Wisconsin Court of Appeals, District III Election, 2015
| Party |  | Candidate | Votes | % |
General Election, April 7, 2015
|  | Nonpartisan | Mark Seidl | 108,147 | 57.06% |
|  | Nonpartisan | Kristina M. Bourget | 81,065 | 42.77% |
|  |  | Scattering | 324 | 0.17% |
| Plurality |  |  | 27,082 | 14.29% |
| Total votes |  |  | 189,536 | 100.0% |

===Constitutional Amendment===

In the April election, Wisconsin voters approved an amendment to the Constitution of Wisconsin to allow the members of the Wisconsin Supreme Court to elect the chief justice. Previously, the Wisconsin Constitution specified that the most senior member of the court would be the chief justice.
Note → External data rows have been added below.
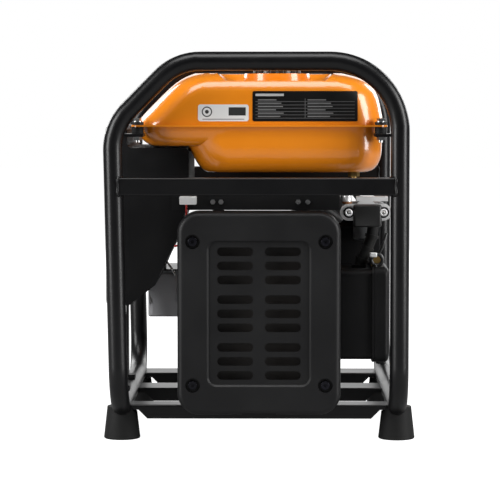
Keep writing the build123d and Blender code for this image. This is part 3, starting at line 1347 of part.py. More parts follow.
with BuildPart() as fascia:
    with BuildSketch(facing_x(PANEL_X + FASCIA_T, BOX_MIDDLE_Y, FASCIA_Z)):
        RectangleRounded(BOX_L, FASCIA_H, 12)
    extrude(amount=PANEL_X + FASCIA_T - RIM_X)
    fillet(fascia.edges().group_by(Axis.X)[0], radius=3)
    with BuildSketch(facing_x(PANEL_X, BOX_MIDDLE_Y, FASCIA_Z)):
        RectangleRounded(BOX_L - 2 * FASCIA_RIM, FASCIA_H - 2 * FASCIA_RIM, 8)
    extrude(amount=PANEL_X - RIM_X, mode=Mode.SUBTRACT)
    with BuildSketch(on_panel(KNOB_SPOT)):
        Circle(KNOB_SHAFT_R + GAP)
    extrude(amount=-FASCIA_T, mode=Mode.SUBTRACT)
    with BuildSketch(on_panel(ROCKER_SPOT)):
        Rectangle(ROCKER_W + 2 * GAP, 2 * ROCKER_R + 2 * GAP)
    extrude(amount=-FASCIA_T, mode=Mode.SUBTRACT)
    with BuildSketch(on_panel(BUTTON_SPOT)):
        Circle(BUTTON_R + GAP)
    extrude(amount=-FASCIA_T, mode=Mode.SUBTRACT)
    for spot in SOCKET_SPOTS.values():
        with BuildSketch(on_panel(spot)):
            Circle(SOCKET_RECESS_D / 2 + 2)
        extrude(amount=-FASCIA_T, mode=Mode.SUBTRACT)
    with BuildSketch(on_panel(DC_SPOT)):
        Circle(12)
    extrude(amount=-FASCIA_T, mode=Mode.SUBTRACT)
    for spot in LAMP_SPOTS:
        with BuildSketch(on_panel(spot)):
            Circle(LAMP_R)
        extrude(amount=-FASCIA_T, mode=Mode.SUBTRACT)
    with BuildSketch(on_panel(EARTH_SPOT)):
        Circle(EARTH_R)
    extrude(amount=-FASCIA_T, mode=Mode.SUBTRACT)
save(fascia, "control_fascia")

KNOB_T = 7.0
with BuildPart() as knob:
    with BuildSketch(on_panel(KNOB_SPOT, PANEL_X - GAP)):
        Circle(KNOB_D / 2)
    extrude(amount=2)
    with BuildSketch(on_panel(KNOB_SPOT, PANEL_X - GAP)):
        Circle(KNOB_D / 2 - 6)
        RectangleRounded(11, KNOB_D - 3, 4)
    extrude(amount=KNOB_T)
    with BuildSketch(on_panel(KNOB_SPOT, PANEL_X - GAP)):
        Circle(KNOB_SHAFT_R)
    extrude(amount=-FASCIA_T - 12)
save(knob, "engine_switch_knob")

ROCKER_PIVOT_X = PANEL_X + 5.0
with BuildPart() as rocker:
    with BuildSketch(Plane(origin=(ROCKER_PIVOT_X, ROCKER_SPOT[0] + ROCKER_W / 2, ROCKER_SPOT[1]),
                           x_dir=(1, 0, 0), z_dir=(0, -1, 0))):
        Circle(ROCKER_R)
        with Locations((-ROCKER_R - 1, ROCKER_R)):
            Rectangle(10, 2 * ROCKER_R, rotation=8, mode=Mode.SUBTRACT)
        with Locations((-ROCKER_R - 1, -ROCKER_R)):
            Rectangle(10, 2 * ROCKER_R, rotation=-22, mode=Mode.SUBTRACT)
    extrude(amount=ROCKER_W)
save(rocker, "eco_rocker")

with BuildPart() as button:
    with BuildSketch(on_panel(BUTTON_SPOT, PANEL_X + FASCIA_T + 8)):
        Circle(BUTTON_R)
    extrude(amount=FASCIA_T + 8 + 5)
    fillet(button.edges().group_by(Axis.X)[0], radius=1)
save(button, "breaker_button")

with BuildPart() as breaker_body:
    bar(
        PANEL_X + FASCIA_T + 13, PANEL_X + FASCIA_T + 35, BUTTON_SPOT[0] - 12, BUTTON_SPOT[0] + 12,
        BUTTON_SPOT[1] - 16, BUTTON_SPOT[1] + 16,
    )
save(breaker_body, "panel_outlets")

for socket_name, spot in SOCKET_SPOTS.items():
    with BuildPart() as socket:
        with BuildSketch(on_panel(spot)):
            Circle(SOCKET_D / 2)
        extrude(amount=2)
        with BuildSketch(on_panel(spot)):
            Circle(SOCKET_RECESS_D / 2 + 2)
        extrude(amount=-SOCKET_RECESS_L - 6)
        with BuildSketch(on_panel(spot, PANEL_X - 2)):
            Circle(SOCKET_RECESS_D / 2)
        extrude(amount=-SOCKET_RECESS_L - 2, mode=Mode.SUBTRACT)
        with BuildSketch(on_panel(spot, PANEL_X + SOCKET_RECESS_L)):
            with Locations((-9.5, 0), (9.5, 0)):
                Circle(2.5)
        extrude(amount=-6, mode=Mode.SUBTRACT)
    save(socket, "panel_outlets")

    hinge_z = spot[1] + LID_SIDE / 2 + 4
    lid_x = PANEL_X - 2 - GAP
    with BuildPart() as lid:
        bar(
            lid_x - LID_T, lid_x, spot[0] - LID_SIDE / 2, spot[0] + LID_SIDE / 2,
            spot[1] - LID_SIDE / 2, hinge_z,
        )
        fillet(lid.edges().filter_by(Axis.X).group_by(Axis.Z)[0], radius=8)
        with BuildSketch(upright(lid_x - 2.5, spot[0] - LID_SIDE / 2 + 6, hinge_z)):
            Circle(2.5)
            Circle(1.2 + RUN_FIT, mode=Mode.SUBTRACT)
        extrude(amount=-LID_SIDE + 12)
        with BuildSketch(upright(lid_x - 2.5, spot[0] - LID_SIDE / 2, hinge_z)):
            Circle(1.2 + RUN_FIT)
        extrude(amount=-LID_SIDE, mode=Mode.SUBTRACT)
        for y_low in (spot[0] - LID_SIDE / 2 - 1, spot[0] + LID_SIDE / 2 - 6 - GAP):
            bar(lid_x - 6, lid_x + 3, y_low, y_low + 7 + GAP, hinge_z - 3.2, hinge_z + 4, Mode.SUBTRACT)
    save(lid, f"{socket_name}_lid")

    with BuildPart() as hinge_pin:
        with BuildSketch(upright(lid_x - 2.5, spot[0] - LID_SIDE / 2, hinge_z)):
            Circle(1.2)
        extrude(amount=-LID_SIDE)
        for y_low in (spot[0] - LID_SIDE / 2, spot[0] + LID_SIDE / 2 - 5):
            bar(lid_x - 4.2, PANEL_X, y_low, y_low + 5, hinge_z - 2.5, hinge_z + 2.5)
    save(hinge_pin, "lid_hinges")

with BuildPart() as dc_outlet:
    with BuildSketch(on_panel(DC_SPOT)):
        Circle(14)
    extrude(amount=2.5)
    with BuildSketch(on_panel(DC_SPOT)):
        Circle(12)
    extrude(amount=-30)
    with BuildSketch(on_panel(DC_SPOT, PANEL_X - 2.5)):
        Circle(10.5)
    extrude(amount=-28, mode=Mode.SUBTRACT)
save(dc_outlet, "panel_outlets")

with BuildPart() as lamps:
    for spot in LAMP_SPOTS:
        with BuildSketch(on_panel(spot, PANEL_X + FASCIA_T)):
            Circle(LAMP_R)
        extrude(amount=FASCIA_T + 2)
    fillet(lamps.edges().group_by(Axis.X)[0], radius=1.5)
save(lamps, "indicator_lamps")

with BuildPart() as earth_stud:
    with BuildSketch(on_panel(EARTH_SPOT, PANEL_X + FASCIA_T + 4)):
        Circle(EARTH_R)
    extrude(amount=FASCIA_T + 4 + 8)
    with BuildSketch(on_panel(EARTH_SPOT)):
        RegularPolygon(6, 6)
    extrude(amount=3.5)
save(earth_stud, "brass_fittings")

# inverter module behind the box, hung from a plate on the box's far end
MODULE_NEAR_Y = 62.0
MODULE_FAR_Y = 176.0
MODULE_TOP = 210.0
MODULE_BOTTOM = 142.0
MODULE_LOW_X = -164.0
MODULE_HIGH_X = -119.0
with BuildPart() as inverter_module:
    bar(MODULE_LOW_X, MODULE_HIGH_X, MODULE_NEAR_Y, MODULE_FAR_Y, MODULE_BOTTOM, MODULE_TOP)
    fillet(inverter_module.edges().filter_by(Axis.Y), radius=3)
    for fin in range(8):
        fin_z = MODULE_BOTTOM + 8 + fin * (MODULE_TOP - MODULE_BOTTOM - 12) / 8
        bar(
            MODULE_LOW_X - 1, MODULE_LOW_X + 12, MODULE_NEAR_Y + 8, MODULE_FAR_Y + 1,
            fin_z, fin_z + 3.5, Mode.SUBTRACT,
        )
save(inverter_module, "inverter_module")

with BuildPart() as module_bracket:
    bar(MODULE_LOW_X, -116, BOX_FAR_Y, MODULE_FAR_Y, MODULE_TOP, MODULE_TOP + 2.5)
    bar(MODULE_LOW_X, -137, BOX_FAR_Y, BOX_FAR_Y + 2.5, MODULE_TOP, MODULE_TOP + 45)
save(module_bracket, "box_brackets")

# bracket that carries the box on the control-side bottom run
BOX_FOOT_Y = (-100.0, 20.0)
with BuildPart() as box_feet:
    for y in BOX_FOOT_Y:
        bar(-LEG_X - 6, -LEG_X + 6, y - 12, y + 12, RUN_Z + TUBE_D / 2 - 4, BOX_BOTTOM)
        bar(
            -LEG_X - 3, -LEG_X + 6.1, y - 13, y + 13,
            RUN_Z + TUBE_D / 2 + 6, BOX_BOTTOM - 3, Mode.SUBTRACT,
        )
    add(hoop_cores[-1], mode=Mode.SUBTRACT)
    add(hoop_cores[1], mode=Mode.SUBTRACT)
save(box_feet, "box_brackets")

# temperature lead: connector above the cover, lead down behind it to the box
LEAD_X = -98.0
LEAD_Y = -203.0
CONNECTOR_TOP = 331.0
with BuildPart() as connector:
    bar(-107, -84, -213, -200.4, 320, CONNECTOR_TOP)
    fillet(connector.edges().filter_by(Axis.Y), radius=1.5)
    bar(-90, -86, -214.5, -213, 322, CONNECTOR_TOP - 2)
    bar(-105, -101, -214.5, -213, 322, CONNECTOR_TOP - 2)
save(connector, "lead_connector")

with BuildLine() as lead_route:
    FilletPolyline(
        (LEAD_X, LEAD_Y, 320),
        (LEAD_X, LEAD_Y, 268),
        (LEAD_X - 16, LEAD_Y + 24, 262),
        radius=14,
    )
with BuildPart() as lead:
    with BuildSketch(Plane(origin=lead_route.line @ 0, z_dir=lead_route.line % 0)):
        Circle(1.4)
    sweep(path=lead_route.line)
save(lead, "red_lead")

# ---------------------------------------------------------------- write the nodes
for node, members in nodes.items():
    whole = members[0] if len(members) == 1 else Compound(label=node, children=members)
    export_step(whole, f"parts/{node}.step")
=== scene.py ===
"""Portable generator: dresses the solid model and adds the small formed pieces."""
import json
import logging
import math
from dataclasses import dataclass, field
from enum import Enum
from typing import Callable, Optional

import bpy
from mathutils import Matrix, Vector


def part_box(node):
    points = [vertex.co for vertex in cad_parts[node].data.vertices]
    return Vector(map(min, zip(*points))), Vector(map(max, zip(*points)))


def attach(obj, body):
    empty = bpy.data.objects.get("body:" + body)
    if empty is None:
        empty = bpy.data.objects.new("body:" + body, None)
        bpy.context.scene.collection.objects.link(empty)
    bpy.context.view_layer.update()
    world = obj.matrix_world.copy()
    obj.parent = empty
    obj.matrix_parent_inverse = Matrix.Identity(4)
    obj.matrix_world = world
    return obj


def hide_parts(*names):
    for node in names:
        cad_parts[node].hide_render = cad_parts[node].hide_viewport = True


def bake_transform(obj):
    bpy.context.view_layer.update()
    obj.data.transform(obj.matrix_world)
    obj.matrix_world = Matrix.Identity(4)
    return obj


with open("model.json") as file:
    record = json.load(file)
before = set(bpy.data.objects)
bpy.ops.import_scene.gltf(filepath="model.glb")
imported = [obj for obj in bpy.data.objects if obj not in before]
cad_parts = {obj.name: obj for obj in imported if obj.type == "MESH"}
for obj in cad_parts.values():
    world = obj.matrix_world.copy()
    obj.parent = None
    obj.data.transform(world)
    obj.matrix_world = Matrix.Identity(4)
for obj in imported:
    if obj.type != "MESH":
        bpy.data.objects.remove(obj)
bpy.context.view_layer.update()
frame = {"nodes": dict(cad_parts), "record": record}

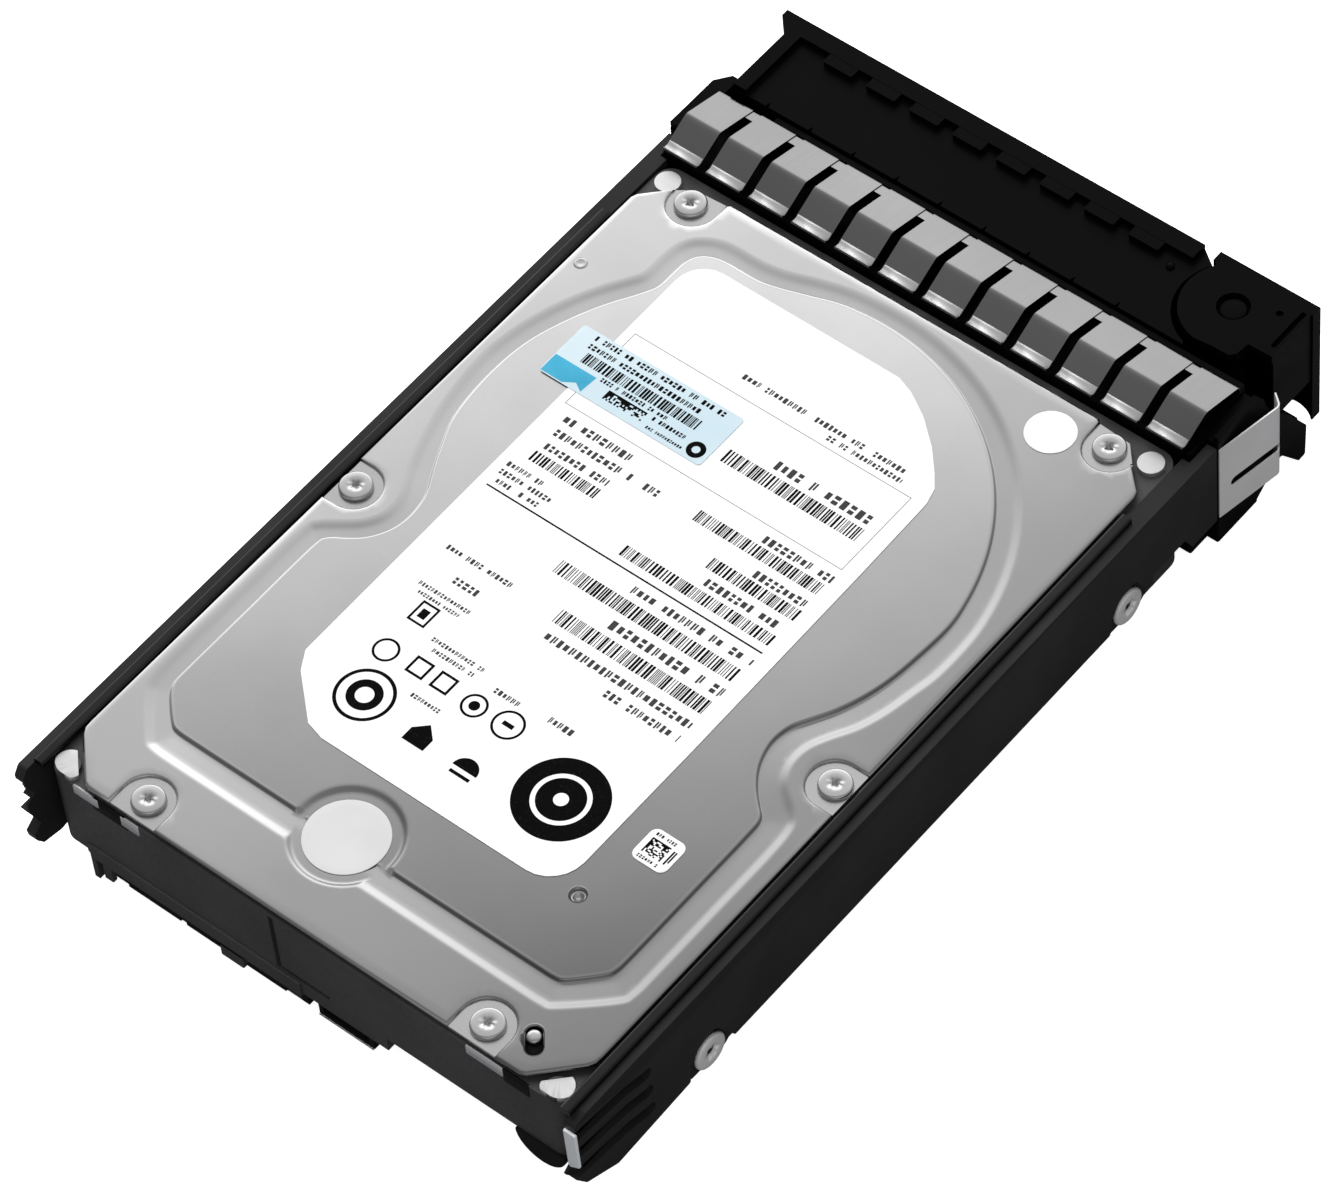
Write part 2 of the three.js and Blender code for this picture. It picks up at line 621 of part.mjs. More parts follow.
// A service sticker lies over the main label's edge; a small coded one sits on the bare cover.
const serviceSticker = plate(rectangle(-39, -6.8, 101.2, 112.4, 0.8), COVER.top + 0.18, COVER.top + 0.3, 4);
const codeSticker = plate(rectangle(30.6, 37, 39, 45.3, 1.4), COVER.top + 0.03, COVER.top + 0.14, 4);

part('main_label', mainLabel(), paper());
part('service_sticker', serviceSticker, paper());
part('code_sticker', codeSticker, paper());
part('round_sticker', rod(32.4, 138.4, 4.15, COVER.top + 0.03, COVER.top + 0.14, 24), paper());
part('breather_seal', breatherSeal(), brightSteel());

// ---- carrier: side rails ------------------------------------------------------------------

const RIB_GROOVES = [10.3, 14.6, 19.3];

// The tip of each rail, from the top down: the right one is blunt, the left one has three teeth.
const BLUNT_TIP = [[2, 24.2, 1], [-1.3, 22.8], [-1.3, 14], [-2.8, 12.4, 0.6], [0, 8.4, 1], [6, 5.3, 1]];
const TOOTHED_TIP = [
  [-2.4, 24.2, 0.8], [-3.5, 22.6, 0.4], [-3.4, 20.4], [-1.8, 17.8], [-3.8, 16.4], [-3.8, 14.4],
  [-2, 10], [-3.9, 8.6], [-3.6, 7], [-2.4, 5.2], [1.5, 4.3], [6, 5.3],
];

// A screw's notch in the rail's lower edge, from the rear to the front.
function railNotch(y) {
  return [
    [y - 5.9, RAIL.bottom], [y - 5.3, 9.6], [y - 3, 12.6, 1.6],
    [y + 0.3, 12.8, 1.6], [y + 1.7, 11], [y + 4.5, RAIL.bottom],
  ];
}

// A tall wall with three grooves at its tip, a foot pad at each screw, and a ledge along the top
// that carries the light pipe. The shape is the right rail's.
function rail(tip) {
  const { inner, web, outer, bottom, top, front } = RAIL;
  const ys = [SIDE_HOLES.rear, SIDE_HOLES.front];
  const profile = [
    ...tip, ...railNotch(SIDE_HOLES.rear), ...railNotch(SIDE_HOLES.front),
    [135.2, 9.8, 0.6], [143.4, 9.8, 0.6], [145.2, bottom], [front, bottom], [front, top],
  ];
  const wall = slab(profile, web, outer);
  const ledge = block(inner, web + 0.1, 2.2, FRAME.rear - 0.3, 22.4, top);
  const pads = ys.map((y) => slab(railPad(y), inner, web + 0.05));
  const grooves = RIB_GROOVES.map((z) => block(outer - 1.4, outer + 1, -5, 14.2, z - 0.85, z + 0.85));
  const holes = ys.map((y) => crossRod(y, SIDE_HOLES.height, 1.8, inner - 1, web + 1, 16));
  return carved([wall, ledge, ...pads], [...grooves, ...holes]);
}

function railPad(y) {
  return [[y - 5.5, 2.8, 2], [y + 5.5, 2.8, 2], [y + 5.5, 14], [y - 5.5, 14]];
}

function mirrored(geometry) {
  return flipped(geometry.clone().scale(-1, 1, 1));
}

function railScrew(y) {
  const screw = socketScrew(0, 0, 0, 3.3, 1, 1.6, 5.3);
  return screw.rotateY(Math.PI / 2).translate(RAIL.web + 0.06, y, SIDE_HOLES.height);
}

function lightPipe() {
  const low = RAIL.top + 0.03;
  const high = RAIL.top + 1.1;
  const section = [[RAIL.inner - 0.5, low], [RAIL.web, low], [RAIL.web, high, 0.4], [RAIL.inner - 0.5, high, 0.4]];
  return plate(outline(section), 0, 130, 3).rotateX(Math.PI / 2).translate(0, 132.5, 0);
}

part('right_rail', rail(BLUNT_TIP), greyPlastic());
part('left_rail', mirrored(rail(TOOTHED_TIP)), greyPlastic());
part('light_pipe_right', lightPipe(), clearPlastic());
part('light_pipe_left', mirrored(lightPipe()), clearPlastic());
['rear', 'front'].forEach((end) => {
  part(`rail_screw_right_${end}`, railScrew(SIDE_HOLES[end]), brightSteel());
  part(`rail_screw_left_${end}`, mirrored(railScrew(SIDE_HOLES[end])), brightSteel());
});

// ---- carrier: front frame and contact strips ----------------------------------------------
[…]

The effect of the amendment was that it allowed the court's conservative majority to remove Chief Justice Shirley Abrahamson and replace her with Justice Patience D. Roggensack.

| Choice | Votes | % |
|---|---|---|
| Yes | 433,533 | 53.00% |
| No | 384,503 | 47.00% |
| Total votes | 818,036 | 100.00% |

== Local offices==

=== Brown County ===

==== Green Bay Mayor ====
- Incumbent Jim Schmitt was reelected to his fourth four-year term as Mayor of Green Bay.

===Dane County===

==== Madison Mayor ====
- Incumbent Paul Soglin was reelected to his third four-year term as Mayor of Madison. Soglin had also previously served five two-year terms as Mayor.
===Outagamie County===

==== Outagamie County executive ====
- Incumbent Outagamie County Executive Tom Nelson was reelected to a second four-year term without opposition.

===Racine County===

==== Racine Mayor ====
- Incumbent John Dickert was reelected to his second four-year term as Mayor of Racine. He was first elected in a 2009 special election to fill a vacancy.